There was no neon crew, no art handlers, no gloves—just one museum staffer and two halves of a sign made of glass, gas, and optimism, with no safety net. It was heavy, fragile, and very clear about how badly it wanted to break. I lifted it, wired it, mounted it—slowly, carefully, holding my breath. If it broke, that was it. There was no backup plan, just the option to explain why the words were missing.

So I didn’t let it break.

I wasn’t supervising. I was inside it—hands on, body involved, consequences immediate. This was how most of the work happened then: alone in the window, visible from the street, with no distance between the idea and the labor. People walked by, slowed down, watched. I became part of the installation before I meant to.

These days I stand back and let younger men do the work. That’s earned.
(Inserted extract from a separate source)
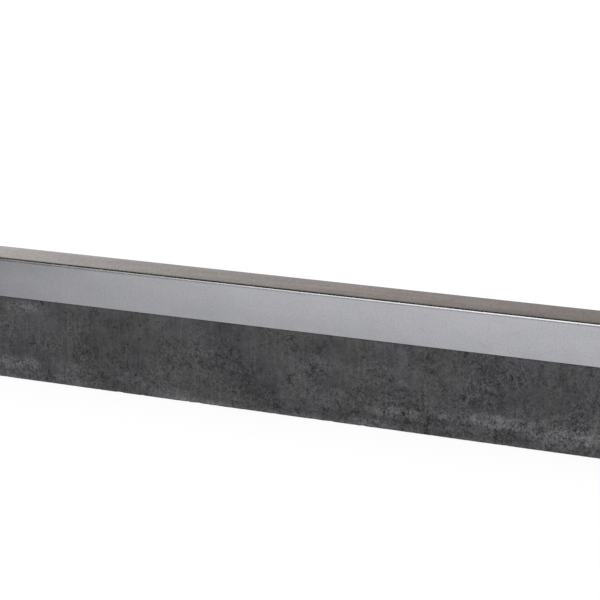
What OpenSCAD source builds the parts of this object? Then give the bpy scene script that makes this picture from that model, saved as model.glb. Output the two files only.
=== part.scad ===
// Garden edging unit: a cast concrete kerb that wears a folded steel capping profile.
// Millimetres. +X runs along the unit, +Y across it and +Z up.
// The origin is the middle of the kerb's foot, on the ground.

/* [Kerb] */
// Length of the concrete kerb
kerb_length = 1000; // [200:10:1200]
// Thickness of the kerb, from face to face
kerb_thickness = 50; // [30:1:120]
// Height of the kerb, from its foot to its flat top
kerb_height = 150; // [80:5:400]
// Radius of the arris round the foot and the ends
kerb_arris = 2; // [0.5:0.5:4]
// How much wider the bevel on the two long top edges is than the folds' inner radius
bevel_allowance = 2; // [0:0.5:5]

/* [Steel profile] */
// Thickness of the sheet
sheet_thickness = 2; // [1:0.5:4]
// Inner radius of each fold
fold_inner_radius = 2; // [1:0.5:4]
// Height of each leg, from the top of the profile to its cut edge
leg_height = 48; // [20:1:70]
// Free play between each leg and the kerb's face
side_clearance = 0.5; // [0.2:0.1:2]
// How far each end of the profile stands back from the end of the kerb
end_setback = 0; // [0:0.5:20]
// Chamfer that takes the burr off the legs' cut edges
edge_break = 0.3; // [0.1:0.1:0.4]

/* [Hidden] */
$fn = 96;
overcut = 1;

// The bevel is at least as wide as the fold's inner radius, so the folds clear the kerb.
kerb_top_bevel = fold_inner_radius + bevel_allowance;
profile_inner_width = kerb_thickness + 2 * side_clearance;
profile_outer_width = profile_inner_width + 2 * sheet_thickness;
fold_outer_radius = fold_inner_radius + sheet_thickness;
profile_top = kerb_height + sheet_thickness;
profile_length = kerb_length - 2 * end_setback;

// Extrudes a section drawn in Y (right) and Z (up) along X, centred on the origin.
module along_x(length) {
    translate([-length / 2, 0, 0])
        rotate([90, 0, 90])
            linear_extrude(height = length)
                children();
}

// Extrudes an elevation drawn in X (right) and Z (up) across Y, centred on the origin.
module across_y(width) {
    translate([0, width / 2, 0])
        rotate([90, 0, 0])
            linear_extrude(height = width)
                children();
}

// What a round of this radius takes off a corner at the origin, whose sides run along +X and +Y.
module corner_waste(radius) {
    difference() {
        translate([-overcut, -overcut])
            square(radius + overcut);
        translate([radius, radius])
            circle(radius);
    }
}

// What a 45 degree bevel of this width takes off the same corner.
module bevel_waste(width) {
    reach = min(overcut, width);
    polygon([
        [-reach, -reach],
        [width + reach, -reach],
        [-reach, width + reach]
    ]);
}

// A rectangle centred on X = 0 and standing on Y = 0, with its four corners rounded.
module rounded_rectangle(width, height, radius) {
    difference() {
        translate([-width / 2, 0])
            square([width, height]);
        for (side = [0, 1], end = [0, 1])
            mirror([side, 0])
                translate([-width / 2, end * height])
                    mirror([0, end])
                        corner_waste(radius);
    }
}

// The kerb's section: a round arris at the foot and a bevel at the top.
module kerb_section() {
    difference() {
        translate([-kerb_thickness / 2, 0])
            square([kerb_thickness, kerb_height]);
        for (side = [0, 1])
            mirror([side, 0]) {
                translate([-kerb_thickness / 2, 0])
                    corner_waste(kerb_arris);
                translate([-kerb_thickness / 2, kerb_height])
                    mirror([0, 1])
                        bevel_waste(kerb_top_bevel);
            }
    }
}

// The kerb is cast in one piece: its section, plan and elevation meet in rounded ends.
module concrete_kerb() {
    color("dimgray")
        intersection() {
            along_x(kerb_length)
                kerb_section();
            across_y(kerb_thickness)
                rounded_rectangle(kerb_length, kerb_height, kerb_arris);
            translate([0, -kerb_thickness / 2, 0])
                linear_extrude(height = kerb_height)
                    rounded_rectangle(kerb_length, kerb_thickness, kerb_arris);
        }
}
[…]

But back then, if something needed to happen, I did it—or figured it out on the spot. I can still feel that version of the work in my back and hands: the authority that comes from carrying the thing yourself, without a net.
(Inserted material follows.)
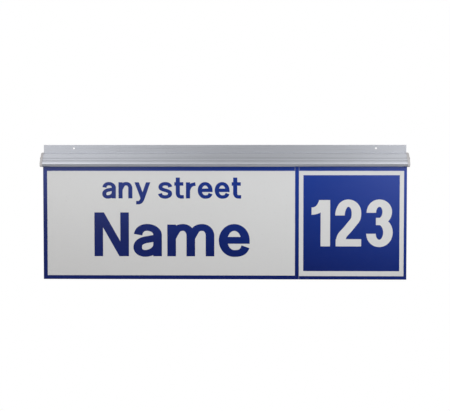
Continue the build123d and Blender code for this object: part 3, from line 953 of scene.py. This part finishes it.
class SIGN_OT_lamps(StreetSignStep, bpy.types.Operator):
    """Finish the lamp boards and cover, and add the leds' phosphor windows and chip resistors"""

    bl_idname = "streetsign.lamps"
    bl_label = "Lamps"

    led_length = 3.5 * MM
    led_count = 25

    # Half sizes of a phosphor window, a chip resistor and the solder at its end, and their rounded edges
    window_reach = (1.3, 1.05, 0.06)
    chip_reach = (1.6, 0.8, 0.3)
    solder_reach = (0.4, 0.85, 0.33)
    window_edge = 0.05 * MM
    chip_edge = 0.08 * MM
    solder_edge = 0.15 * MM

    # Gaps between leds that hold a chip resistor: the first one, counted from 0, and the step to the next
    first_gap = 2
    gap_step = 5

    def execute(self, context):
        dress(board_mask(BOARD_WHITE), "led_board_left", "led_board_right")
        dress(moulded_plastic("led_body", LED_WHITE, 0.35, 4000, 0.01 * MM), "leds_left", "leds_right")
        dress(clear_cover(CLEAR), "lamp_cover")
        glow = phosphor(PHOSPHOR_YELLOW)
        chip = moulded_plastic("chip_body", CHIP_BLACK, 0.4, 4000, 0.01 * MM)
        solder = turned_metal("solder", SOLDER, 0.3)
        for side in SIDES:
            settle(self.windows(side), glow, "led_body")
            resistors, ends = self.resistors(side)
            settle(resistors, chip, "led_body")
            settle(ends, solder, "screw_steel")
        return {"FINISHED"}

    def places(self, side):
        """X places of one board's leds."""
        low, high, _ = node_box(f"leds_{side}")
        pitch = (high.x - low.x - self.led_length) / (self.led_count - 1)
        return [low.x + self.led_length / 2 + i * pitch for i in range(self.led_count)]

    def windows(self, side):
        """Round-cornered phosphor window under each led."""
        low, _, middle = node_box(f"leds_{side}")
        bm = bmesh.new()
        reach = Vector(self.window_reach) * MM
        for x in self.places(side):
            centre = Vector((x, middle.y, low.z))
            block(bm, centre - reach, centre + reach, self.window_edge)
        return piece_of(bm, f"led_windows_{side}", BLOCK_SMOOTH)

    def resistors(self, side):
        """Chip resistors midway between leds, one to every fifth gap, and the solder at their ends."""
        low, _, middle = node_box(f"led_board_{side}")
        places = self.places(side)
        chips, ends = bmesh.new(), bmesh.new()
        reach = Vector(self.chip_reach) * MM
        foot = Vector(self.solder_reach) * MM
        for first, second in list(zip(places, places[1:]))[self.first_gap :: self.gap_step]:
            centre = Vector(((first + second) / 2, middle.y, low.z - foot.z))
            block(chips, centre - reach, centre + reach, self.chip_edge)
            for end in SIDES.values():
                tip = centre + Vector((end * reach.x, 0, 0))
                block(ends, tip - foot, tip + foot, self.solder_edge)
        resistors = piece_of(chips, f"chip_resistors_{side}", BLOCK_SMOOTH)
        return resistors, piece_of(ends, f"chip_solder_{side}", BLOCK_SMOOTH)


class SIGN_OT_wiring(StreetSignStep, bpy.types.Operator):
    """Finish the driver, the terminal block, the leads and the grommet"""

    bl_idname = "streetsign.wiring"
    bl_label = "Wiring"

    def execute(self, context):
        dress(moulded_plastic("driver_case", DRIVER_GREY, 0.4), "led_driver")
        dress(moulded_plastic("terminal_plastic", TERMINAL_IVORY, 0.36), "terminal_block")
        dress(turned_metal("terminal_brass", BRASS, 0.35), "terminal_screws")
        dress(rubber("grommet_rubber", BLACK_RUBBER), "cable_grommet")
        jacket = moulded_plastic("lead_jacket", LEAD_GREY, 0.45, 2600, 0.02 * MM)
        dress(jacket, "supply_leads", "board_lead_left", "board_lead_right")
        return {"FINISHED"}


class SIGN_OT_stage(StreetSignStep, bpy.types.Operator):
    """Set up the floor, the room's light, two soft lamps and the camera"""

    bl_idname = "streetsign.stage"
    bl_label = "Stage"

    floor_half = 3.0
    floor_middle = -1.7
    lamp_size = 1.0
    lamp_place = (0.85, -1.4)
    sensor_width = 36.0
    focal_length = 72.447
    camera_shift = -0.0251
    camera_place = (0.04294, -2.5, -0.0415)
    camera_turn = (math.pi / 2 - 0.034, 0.0, 0.01667)

    # Directions over which the room's light changes: left to right as X, front to behind as Y, low to
    # high as Z, each from -1 to 1
    room_rise = (-0.7, 0.1)
    floor_rise = (-0.7, -0.25)
    wall_rise = (-0.13, 0.17)
    ceiling_rise = (0.2, 0.8)
    left_edge = (-0.15, -0.03)
    right_edge = (0.08, 0.21)
    behind_edge = (-0.1, 0.3)

    def execute(self, context):
        stage = context.scene.sign_stage
        self.floor(stage)
        self.room(context.scene, stage)
        for name, side in SIDES.items():
            power = stage.right_power if side > 0 else stage.left_power
            self.lamp(f"{name}_lamp", side, stage.lamp_height, power)
        self.camera(context.scene)
        context.scene.view_settings.view_transform = "Standard"
        return {"FINISHED"}

    def floor(self, stage):
        """Pale matt floor far under the sign."""
        bm = bmesh.new()
        bmesh.ops.create_grid(bm, x_segments=4, y_segments=4, size=self.floor_half)
        bmesh.ops.translate(bm, vec=(0, self.floor_middle, stage.floor_height), verts=bm.verts)
        floor = piece_of(bm, "floor")
        finish = Finish("pale_floor", Roughness=0.9)
        finish.colour(finish.mix(finish.noise(4), PALE_FLOOR, PALER_FLOOR))
        floor.data.materials.append(finish.material)

    def room(self, scene, stage):
        """White background for the camera and behind the sign, and a softer room in front of it."""
        world = bpy.data.worlds.new("studio_room")
        world.use_nodes = True
        scene.world = world
        room = Graph(world.node_tree)
        white = world.node_tree.nodes["Background"]
        white.inputs["Color"].default_value = WHITE_LIGHT
        coordinates = room.node("ShaderNodeTexCoord")
        axes = room.node("ShaderNodeSeparateXYZ")
        room.join(coordinates.outputs["Generated"], axes, "Vector")
        across, back, up = (axes.outputs[axis] for axis in "XYZ")
        path = room.node("ShaderNodeLightPath")

        soft = room.node("ShaderNodeBackground", Color=WHITE_LIGHT)
        room.join(room.ramp(up, stage.low_room, stage.room, *self.room_rise), soft, "Strength")

        sharp = room.node("ShaderNodeBackground", Color=WHITE_LIGHT)
        middle = stage.mirror_middle / 2
        below = room.ramp(up, stage.mirror_floor, stage.mirror_dark, *self.floor_rise, soft=True)
        above = room.ramp(up, 0.0, 1.0, *self.wall_rise, soft=True)
        left = room.ramp(across, stage.mirror_left, middle, *self.left_edge, soft=True)
        right = room.ramp(across, middle, stage.mirror_right, *self.right_edge, soft=True)
        ceiling = room.ramp(up, 1.0, stage.mirror_ceiling, *self.ceiling_rise, soft=True)
        lamps = room.combine("MULTIPLY", ceiling, room.combine("ADD", left, right))
        lit = room.combine("ADD", below, room.combine("MULTIPLY", above, lamps))
        room.join(lit, sharp, "Strength")

        mirrored = room.combine("MAXIMUM", path.outputs["Is Glossy Ray"], path.outputs["Is Transmission Ray"])
        behind = room.ramp(back, 0.0, 1.0, *self.behind_edge, soft=True)
        seen_behind = room.combine("MULTIPLY", mirrored, behind)
        shown = room.combine("MAXIMUM", path.outputs["Is Camera Ray"], seen_behind)
        front, all_round = room.node("ShaderNodeMixShader"), room.node("ShaderNodeMixShader")
        for mixer, factor, first, second in (
            (front, mirrored, soft.outputs[0], sharp.outputs[0]),
            (all_round, shown, front.outputs[0], white.outputs[0]),
        ):
            room.join(factor, mixer, 0)
            room.join(first, mixer, 1)
            room.join(second, mixer, 2)
        room.join(all_round.outputs[0], world.node_tree.nodes["World Output"], "Surface")

    def lamp(self, name, side, height, power):
        """Square soft lamp in front of one end, aimed at the sign. Gloss shows the room's lamp faces."""
        data = bpy.data.lights.new(name, "AREA")
        data.size = self.lamp_size
        data.energy = power
        made = bpy.data.objects.new(name, data)
        bpy.context.scene.collection.objects.link(made)
        made.location = (side * self.lamp_place[0], self.lamp_place[1], height)
        made.rotation_euler = (Vector((0, 0, height / 2)) - made.location).to_track_quat("-Z", "Y").to_euler()
        made.visible_glossy = False

    def camera(self, scene):
        """Camera where the photograph was taken from."""
        data = bpy.data.cameras.new("photo_camera")
        data.sensor_fit = "HORIZONTAL"
        data.sensor_width = self.sensor_width
        data.lens = self.focal_length
        data.shift_y = self.camera_shift
        camera = bpy.data.objects.new("photo_camera", data)
        scene.collection.objects.link(camera)
        camera.location = self.camera_place
        camera.rotation_euler = self.camera_turn
        scene.camera = camera


STEPS = (
    SIGN_OT_hood,
    SIGN_OT_ends,
    SIGN_OT_screws,
    SIGN_OT_plates,
    SIGN_OT_lettering,
    SIGN_OT_lamps,
    SIGN_OT_wiring,
    SIGN_OT_stage,
)
SETTINGS = {"sign_finishes": SignFinishes, "sign_lettering": SignLettering, "sign_stage": SignStage}


class SIGN_PT_sidebar(bpy.types.Panel):
    """The sign's settings and steps in the 3D view's sidebar"""

    bl_label = "Street Sign"
    bl_idname = "SIGN_PT_sidebar"
    bl_space_type = "VIEW_3D"
    bl_region_type = "UI"
    bl_category = "Sign"

    def draw(self, context):
        for name, group in SETTINGS.items():
            box = self.layout.box()
            for setting in group.__annotations__:
                box.prop(getattr(context.scene, name), setting)
        for step in STEPS:
            self.layout.operator(step.bl_idname)


def register():
    """Make the sign's settings, steps and panel known to Blender."""
    for group in (*SETTINGS.values(), *STEPS, SIGN_PT_sidebar):
        bpy.utils.register_class(group)
    for name, group in SETTINGS.items():
        setattr(bpy.types.Scene, name, PointerProperty(type=group))


def unregister():
    """Take the settings, steps and panel out of Blender again."""
    for name in SETTINGS:
        delattr(bpy.types.Scene, name)
    for group in (SIGN_PT_sidebar, *reversed(STEPS), *reversed(SETTINGS.values())):
        bpy.utils.unregister_class(group)


def main():
    """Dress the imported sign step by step."""
    register()
    for step in STEPS:
        area, name = step.bl_idname.split(".")
        getattr(getattr(bpy.ops, area), name)()


if __name__ == "__main__":
    main()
Next came the cave itself. I stacked four-inch slabs of Styrofoam, one layer at a time, until the sides and back wall stood where they were supposed to—solid, tall, undeniable. This part was never a gamble. I knew exactly what it would look like at this stage because I had already watched it fail at full scale in the prototype, and learned exactly what that stage was for. The walls were all edges and steps, every four inches shouting its own existence. It didn’t look like a cave yet; it looked like a set of instructions for one.

There was only one way to fix it: erase the evidence.

I took a simple paint scraper and began shaving the walls down, attacking the jagged layers inch by inch, trying to convince foam to forget that it had ever been rectangular. I was already behind schedule, which meant I scraped faster than was reasonable and longer than was smart. Hours passed. Then an entire day. Then most of another. Static electricity turned the window into a storm. Styrofoam beads clung to my clothes, my hair, my face. I was coated head to toe, a kind of abominable snowman made of habitat. It couldn’t have been healthy, but it was effective.

By the time I finally stopped, the cave had softened. The walls curved. Light fell differently. The space began, at last, to feel inhabited rather than constructed. I went home exhausted, satisfied, and slightly alarmed to discover that my right hand would not open. It remained clenched, perfectly shaped to hold the scraper, as if my body had decided this was simply who I was now.

I slept that way.

The next morning, mercifully, my hand unlocked and returned to use. The cave, however, did not release me so easily. The most striking thing was the window itself—blindingly white, stripped bare. The cave was finally there—physically real, imperfect, and demanding the rest of the work that would make it speak.